• What you will do:
Reproduce the complete listing without any deviation.

• Supplied material:
•••

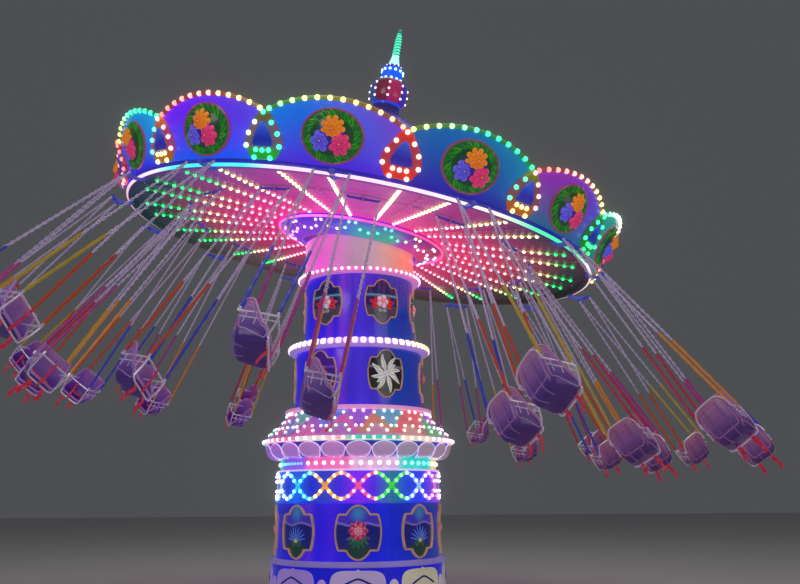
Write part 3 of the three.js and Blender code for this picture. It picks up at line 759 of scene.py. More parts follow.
def makeLedBand():
    foot, top, reach = spanOf("led_band")
    inside = baseParts["innerWall"]
    sectors = ("-178 ffe0b0 -166 20e0c0 -160 30c0c0 -156 8050f0 -132 9458f0 -126 ff60b8 -98 ff78c0 "
               "-92 f0b4e0 -64 e8bce8 -58 20e0d0 -30 10d8c8 -24 ffe4a8 -4 ffe4a8 2 9458f0 30 8050f0 "
               "36 ff5aa0 66 ff70a8 72 ffd8e0 100 ffd0d8 106 20e0d0 136 10d8c8 142 9458f0 176 8050f0")
    wall = [(inside, foot + 0.001), (reach, foot + 0.001), (reach, foot + 0.06), (reach, top - 0.06),
            (reach, top), (inside, top)]
    addRing("ledBand", "led_band", wall, sectors, glowPanel, "base", "lamp_white", 208)
    bulbColours = ("-178 fff0d0 -160 40f0e8 -150 4090ff -133 5080ff -126 ffc0e0 -98 ffb0d8 -92 fff4fa "
                   "-64 fff4fa -58 80fff0 -30 50f8e0 -24 fff0c0 -4 fff0c0 4 4090ff 30 5080ff 38 ffc0e0 "
                   "66 ffb0d8 72 fff4fa 100 fff4fa 108 80fff0 136 50f8e0 144 4090ff 176 5080ff")
    # the blue sectors have small bulbs close together, the others large ones at every other place
    places = 2 * baseParts["ledBulbs"]
    spots = baseParts["front"] + around(places) + turn / places / 2
    colours = roundTheRing(bulbColours, spots)
    close = colours[:, 2] - colours[:, 0] > 0.7
    kept = close | (np.arange(places) % 2 == 0)
    sizes = np.where(close, 0.024, 0.034)[kept]
    bulbs = bulbsOn([(reach, foot), (reach, top)], spots[kept], (top - foot) * 0.5, sizes, colours[kept])
    addPiece("ledBandBulbs", [bulbs], bulbLens, "base", "led_bulb")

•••

• Result of the task:
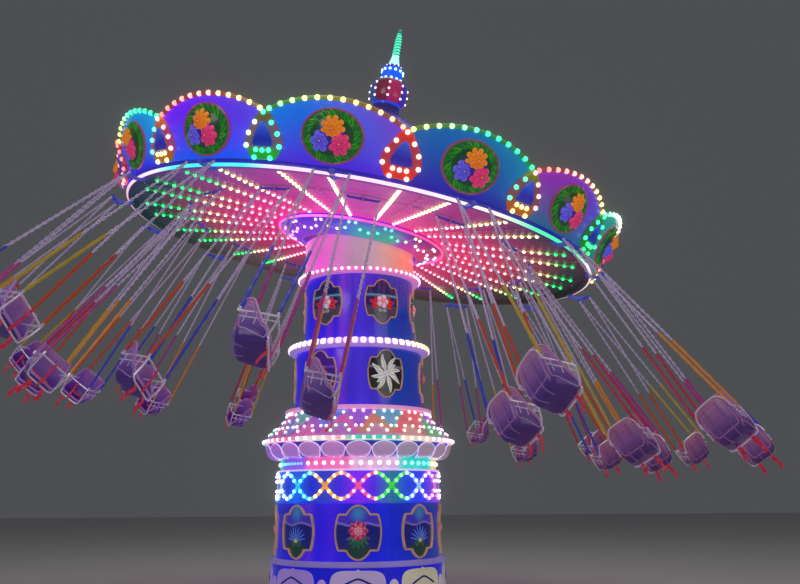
Write part 3 of the three.js and Blender code for this picture. It picks up at line 759 of scene.py. More parts follow.
def makeLedBand():
    foot, top, reach = spanOf("led_band")
    inside = baseParts["innerWall"]
    sectors = ("-178 ffe0b0 -166 20e0c0 -160 30c0c0 -156 8050f0 -132 9458f0 -126 ff60b8 -98 ff78c0 "
               "-92 f0b4e0 -64 e8bce8 -58 20e0d0 -30 10d8c8 -24 ffe4a8 -4 ffe4a8 2 9458f0 30 8050f0 "
               "36 ff5aa0 66 ff70a8 72 ffd8e0 100 ffd0d8 106 20e0d0 136 10d8c8 142 9458f0 176 8050f0")
    wall = [(inside, foot + 0.001), (reach, foot + 0.001), (reach, foot + 0.06), (reach, top - 0.06),
            (reach, top), (inside, top)]
    addRing("ledBand", "led_band", wall, sectors, glowPanel, "base", "lamp_white", 208)
    bulbColours = ("-178 fff0d0 -160 40f0e8 -150 4090ff -133 5080ff -126 ffc0e0 -98 ffb0d8 -92 fff4fa "
                   "-64 fff4fa -58 80fff0 -30 50f8e0 -24 fff0c0 -4 fff0c0 4 4090ff 30 5080ff 38 ffc0e0 "
                   "66 ffb0d8 72 fff4fa 100 fff4fa 108 80fff0 136 50f8e0 144 4090ff 176 5080ff")
    # the blue sectors have small bulbs close together, the others large ones at every other place
    places = 2 * baseParts["ledBulbs"]
    spots = baseParts["front"] + around(places) + turn / places / 2
    colours = roundTheRing(bulbColours, spots)
    close = colours[:, 2] - colours[:, 0] > 0.7
    kept = close | (np.arange(places) % 2 == 0)
    sizes = np.where(close, 0.024, 0.034)[kept]
    bulbs = bulbsOn([(reach, foot), (reach, top)], spots[kept], (top - foot) * 0.5, sizes, colours[kept])
    addPiece("ledBandBulbs", [bulbs], bulbLens, "base", "led_bulb")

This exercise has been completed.